In Agentic, the most core configuration is EnvManagerConfig, which describes the distribution information of various environment quantities. The key configuration parameters for EnvManager are as follows:

train_env_manager:
max_env_num_per_worker: 16
num_env_groups: 128
# Under the same group, the env config and env seed are ensured to be equal
group_size: 8
tags: [FrozenLake]
num_groups_partition: [128] # If not set, all env names divide nums equally. Under the same group, the env config and env seed (prompt) are equal in each generation

val_env_manager:
max_env_num_per_worker: 32
num_env_groups: 1024
group_size: 1 # Should be set to 1 because val temperature is set to 0 and same prompt leads to same output
tags: [SimpleSokoban, LargerSokoban, SokobanDifferentGridVocab, FrozenLake]
num_groups_partition: [256, 256, 256, 256] # If not set, all env names divide nums equally.

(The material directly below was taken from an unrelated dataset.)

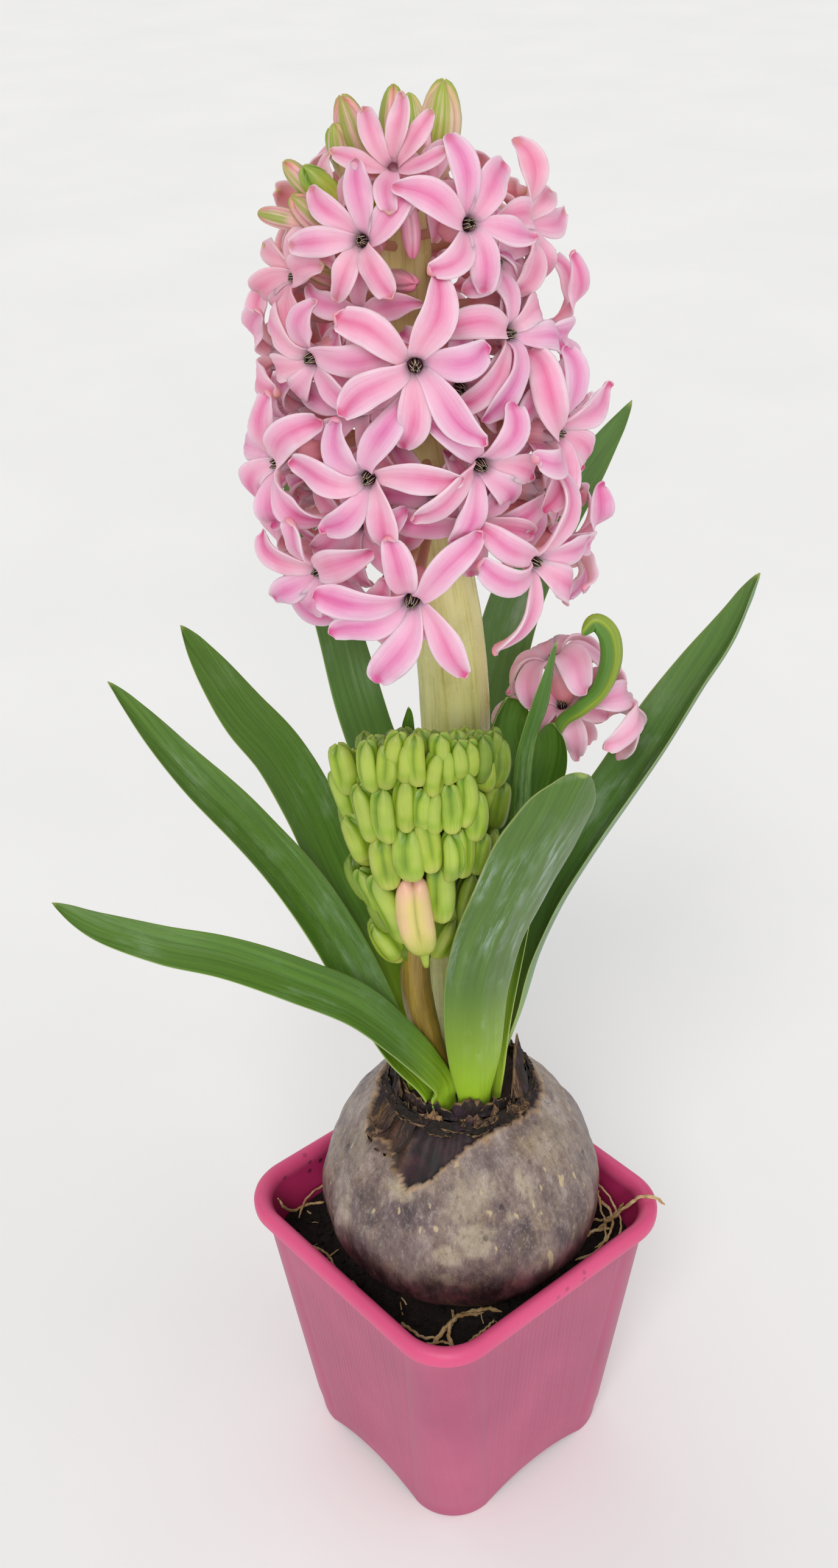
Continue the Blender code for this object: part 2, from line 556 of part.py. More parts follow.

Under the same group, the env config and env seed (prompt) are equal in each generation

Configuration Parameter Details

max_env_num_per_worker

  • Meaning: The maximum number of environments that can run simultaneously per worker (Ray Actor)
  • Purpose: Controls the concurrency of environments per single worker, affecting memory usage and parallelism
  • Example: max_env_num_per_worker: 16 means each worker runs at most 16 environment instances simultaneously

num_env_groups

  • Meaning: The total number of environment groups during training
  • Purpose: Defines the total number of parallel environment groups, affecting training parallelism

group_size

  • Meaning: The number of environment instances contained in each environment group
  • Purpose: Controls intra-group parallelism; environments within the same group have the same configuration and seed
  • Notes:
    • In training environments, typically set to a value greater than 1 to increase intra-group diversity
    • In validation environments, should be set to 1 because validation temperature is 0, and identical prompts produce identical outputs
  • Example:
    • group_size: 8 means each environment group contains 8 environment instances
    • num_env_groups: 128 means a total of 128 environment groups are created
    • Total number of env instances is: group_size * num_env_groups = 1024

tags

  • Meaning: List of environment tags used to identify and select environment types
  • Purpose: Specifies the environment types to use; the framework loads corresponding environment implementations based on tags
  • Example: tags: [SimpleSokoban, FrozenLake] indicates using SimpleSokoban and FrozenLake environment types

num_groups_partition

  • Meaning: Group number allocation for different environment types
  • Purpose: Specifies the allocation ratio of different environment types in the total environment groups
  • Default Behavior: If not set, all environment names are equally divided into groups
  • Example:
    • num_groups_partition: [128] means a single environment type occupies all 128 groups
    • num_groups_partition: [256, 256, 256, 256] means four environment types each occupy 256 groups

Usage Recommendations

  1. Reasonable Parallelism Settings: Set max_env_num_per_worker and num_env_groups appropriately based on hardware resources (CPU, memory)
  2. Environment Group Configuration: Increase group_size during training to improve intra-group parallelism; set to 1 during validation, which is required for GRPO-like algorithms that calculate advantages based on group trajectories
  3. Environment Type Allocation: Reasonably allocate training resources for different environment types through tags and num_groups_partition
  4. Resource Monitoring: Monitor system resource usage to avoid resource exhaustion due to too many environment instances

By properly configuring these parameters, you can fully leverage the performance advantages of agentic asynchronous parallel rollout and improve training efficiency for multi-turn interaction tasks.